The ceremony was solemnized with great ostentation on September 12, 1282. The question of precedence was an important one, as the Trebizond government had considered itself the direct successor of the Empire of the Cæsars. But through this marriage the wily monarch of Constantinople gained the advantage; for John on this occasion laid aside the title of "Emperor of the Romans," to be henceforth reserved exclusively for the sovereign of the city of the Golden Horn, while that of Trebizond assumed the title of "Emperor of all the East, Iberia, and Perateia." Furthermore, the inhabitants of the city saw in the respective marriage robes a certain inferiority of the Trebizontine monarch to the family of his wife; for while the robes of John were embellished with single-headed eagles, the bride appeared in a dress covered with double-headed eagles to mark her rank in the Empire of the East and West as a princess of the Palæologi, born in the purple chamber.
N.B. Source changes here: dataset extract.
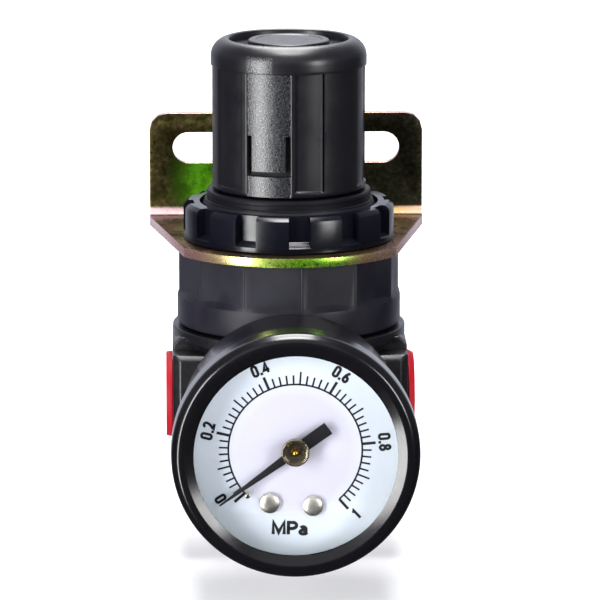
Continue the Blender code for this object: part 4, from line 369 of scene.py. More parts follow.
def arcOf(x, y, radius, start, end, steps=8, high=None):
    # points on part of a circle, or of an ellipse with its own height, in the direction from start to end
    first = math.radians(start)
    turn = (math.radians(end) - first) / steps
    angles = [first + turn * i for i in range(steps + 1)]
    return [(x + radius * math.cos(angle), y + (high or radius) * math.sin(angle)) for angle in angles]


def softCorners(points, radius, ring):
    # rounds a profile's corners, each by no more than half of its shorter side
    count, steps, least = len(points), 4, 1e-7
    rounded = []
    for i, point in enumerate(points):
        corner = Vector(point)
        before = Vector(points[i - 1]) - corner
        after = Vector(points[(i + 1) % count]) - corner
        reach = min(radius, before.length * 0.45, after.length * 0.45)
        if (not ring and i in (0, count - 1)) or reach < least:
            rounded.append(point)
            continue
        start = corner + before.normalized() * reach
        end = corner + after.normalized() * reach
        for k in range(steps + 1):
            t = k / steps
            rounded.append((start * (1 - t) ** 2 + corner * 2 * t * (1 - t) + end * t**2)[:])
    return rounded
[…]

John and his royal bride had not been long settled on the throne when he experienced a sudden and unexpected discomfiture at the hands of an aspiring sister. Theodora, the oldest child of Manuel I. by his marriage with Roussadan, an Iberian princess, jealous of the popularity of her sister-in-law, and proud of the superiority of Comneni traditions to those of the usurper of Constantinople, availed herself of the party intrigues of the nobles, and the popular dissensions in the capital, to assemble an army, surprise her imperial brother, and mount the throne. Her glory was of brief duration, but the existence of coins bearing her name and effigy demonstrates that her power was stable and that she was fully recognized as a sovereign of the Empire. No clue exists which enables us to determine how Theodora obtained the throne or how she was at length driven from power, but John appears to have finally recovered his throne and capital and to have expelled the ambitious princess.